**Information supplied**
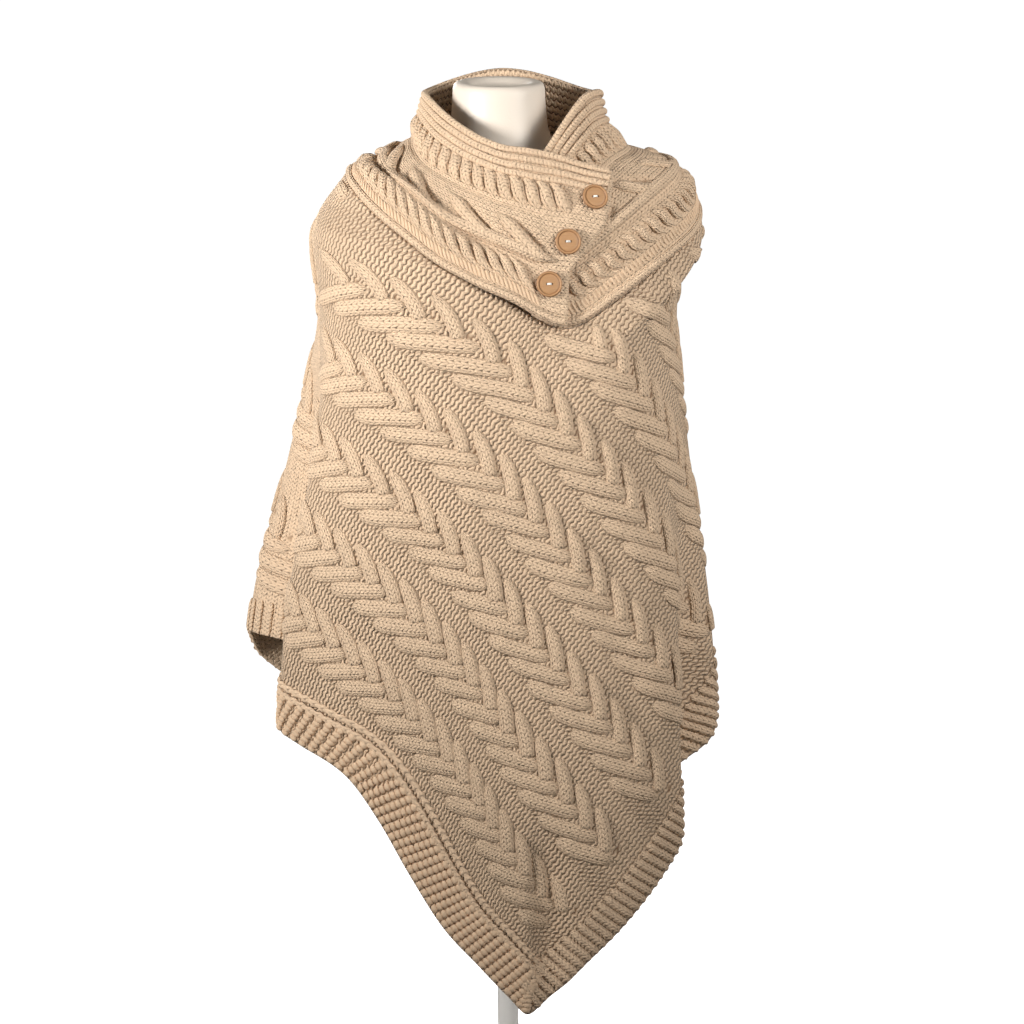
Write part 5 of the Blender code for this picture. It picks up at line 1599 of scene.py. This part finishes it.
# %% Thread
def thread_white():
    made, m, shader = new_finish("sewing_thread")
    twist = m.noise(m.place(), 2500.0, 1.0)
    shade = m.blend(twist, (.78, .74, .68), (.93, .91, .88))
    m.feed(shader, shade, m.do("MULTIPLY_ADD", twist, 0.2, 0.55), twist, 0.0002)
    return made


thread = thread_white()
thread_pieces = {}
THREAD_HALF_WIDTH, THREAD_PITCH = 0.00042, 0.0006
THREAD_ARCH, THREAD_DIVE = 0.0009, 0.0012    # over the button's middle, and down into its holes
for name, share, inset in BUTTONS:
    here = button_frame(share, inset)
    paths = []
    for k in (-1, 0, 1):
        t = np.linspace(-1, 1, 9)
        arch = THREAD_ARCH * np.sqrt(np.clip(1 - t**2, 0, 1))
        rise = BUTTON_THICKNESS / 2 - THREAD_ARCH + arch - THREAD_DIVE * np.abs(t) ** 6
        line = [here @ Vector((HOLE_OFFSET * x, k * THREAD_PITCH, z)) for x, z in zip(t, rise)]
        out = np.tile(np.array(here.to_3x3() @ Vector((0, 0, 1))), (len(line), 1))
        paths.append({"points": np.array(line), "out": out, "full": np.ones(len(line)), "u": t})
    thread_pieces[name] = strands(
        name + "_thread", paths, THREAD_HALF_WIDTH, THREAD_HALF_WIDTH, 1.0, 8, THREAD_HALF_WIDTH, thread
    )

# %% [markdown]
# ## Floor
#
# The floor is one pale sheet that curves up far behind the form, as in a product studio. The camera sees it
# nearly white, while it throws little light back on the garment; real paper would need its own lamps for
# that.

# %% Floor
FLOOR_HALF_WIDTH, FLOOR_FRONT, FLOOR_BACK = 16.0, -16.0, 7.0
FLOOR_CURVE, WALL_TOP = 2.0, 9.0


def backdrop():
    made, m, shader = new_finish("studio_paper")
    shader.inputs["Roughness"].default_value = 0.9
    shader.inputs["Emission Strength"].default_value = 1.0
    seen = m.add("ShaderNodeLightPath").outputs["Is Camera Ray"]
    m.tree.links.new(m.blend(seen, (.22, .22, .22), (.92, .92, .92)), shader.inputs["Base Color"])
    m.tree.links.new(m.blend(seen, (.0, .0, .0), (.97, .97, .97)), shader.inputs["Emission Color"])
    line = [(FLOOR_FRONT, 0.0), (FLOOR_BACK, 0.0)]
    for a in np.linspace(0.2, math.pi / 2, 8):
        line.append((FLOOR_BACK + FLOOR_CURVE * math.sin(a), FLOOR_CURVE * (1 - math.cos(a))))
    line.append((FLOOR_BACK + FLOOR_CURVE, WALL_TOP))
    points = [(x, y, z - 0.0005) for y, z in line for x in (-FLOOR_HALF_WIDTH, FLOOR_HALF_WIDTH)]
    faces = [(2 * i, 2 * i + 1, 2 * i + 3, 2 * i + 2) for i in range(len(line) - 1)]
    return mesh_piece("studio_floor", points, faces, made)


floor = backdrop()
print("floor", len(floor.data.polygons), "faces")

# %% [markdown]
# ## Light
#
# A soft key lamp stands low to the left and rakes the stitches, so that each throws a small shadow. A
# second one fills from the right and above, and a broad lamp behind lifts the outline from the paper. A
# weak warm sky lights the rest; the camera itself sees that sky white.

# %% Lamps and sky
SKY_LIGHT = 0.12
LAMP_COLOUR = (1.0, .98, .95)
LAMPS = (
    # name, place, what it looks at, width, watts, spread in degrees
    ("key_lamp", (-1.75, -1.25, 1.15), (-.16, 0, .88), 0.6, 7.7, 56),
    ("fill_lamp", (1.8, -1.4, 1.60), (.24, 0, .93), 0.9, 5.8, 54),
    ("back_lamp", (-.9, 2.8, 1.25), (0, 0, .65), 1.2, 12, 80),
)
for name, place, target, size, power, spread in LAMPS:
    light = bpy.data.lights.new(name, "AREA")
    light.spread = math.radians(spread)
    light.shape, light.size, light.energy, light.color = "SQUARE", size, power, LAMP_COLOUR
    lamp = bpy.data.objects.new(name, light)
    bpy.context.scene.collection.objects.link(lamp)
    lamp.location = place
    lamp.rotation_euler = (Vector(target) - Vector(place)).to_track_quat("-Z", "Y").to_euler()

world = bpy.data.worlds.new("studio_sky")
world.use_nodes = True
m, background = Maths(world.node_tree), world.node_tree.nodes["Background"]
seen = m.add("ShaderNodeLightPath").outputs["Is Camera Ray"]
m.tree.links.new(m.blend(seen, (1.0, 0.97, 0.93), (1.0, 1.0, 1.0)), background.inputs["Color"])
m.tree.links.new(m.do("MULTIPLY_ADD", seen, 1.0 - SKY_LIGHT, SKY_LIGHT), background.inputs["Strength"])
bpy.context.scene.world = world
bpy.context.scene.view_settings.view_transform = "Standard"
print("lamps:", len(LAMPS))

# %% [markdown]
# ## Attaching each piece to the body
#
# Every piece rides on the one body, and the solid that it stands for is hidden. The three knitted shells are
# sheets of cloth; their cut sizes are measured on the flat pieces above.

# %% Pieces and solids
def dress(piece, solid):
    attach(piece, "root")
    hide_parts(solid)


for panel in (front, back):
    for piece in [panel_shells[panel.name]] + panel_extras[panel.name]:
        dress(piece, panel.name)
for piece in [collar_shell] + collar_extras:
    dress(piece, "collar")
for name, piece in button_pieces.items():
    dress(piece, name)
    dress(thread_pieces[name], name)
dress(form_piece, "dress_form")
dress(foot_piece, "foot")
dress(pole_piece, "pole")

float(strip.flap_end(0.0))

**Task instructions**
Copy out every line of the listing that includes the string "scene".

**Task output**
Write part 5 of the Blender code for this picture. It picks up at line 1599 of scene.py. This part finishes it.
    bpy.context.scene.collection.objects.link(lamp)
bpy.context.scene.world = world
bpy.context.scene.view_settings.view_transform = "Standard"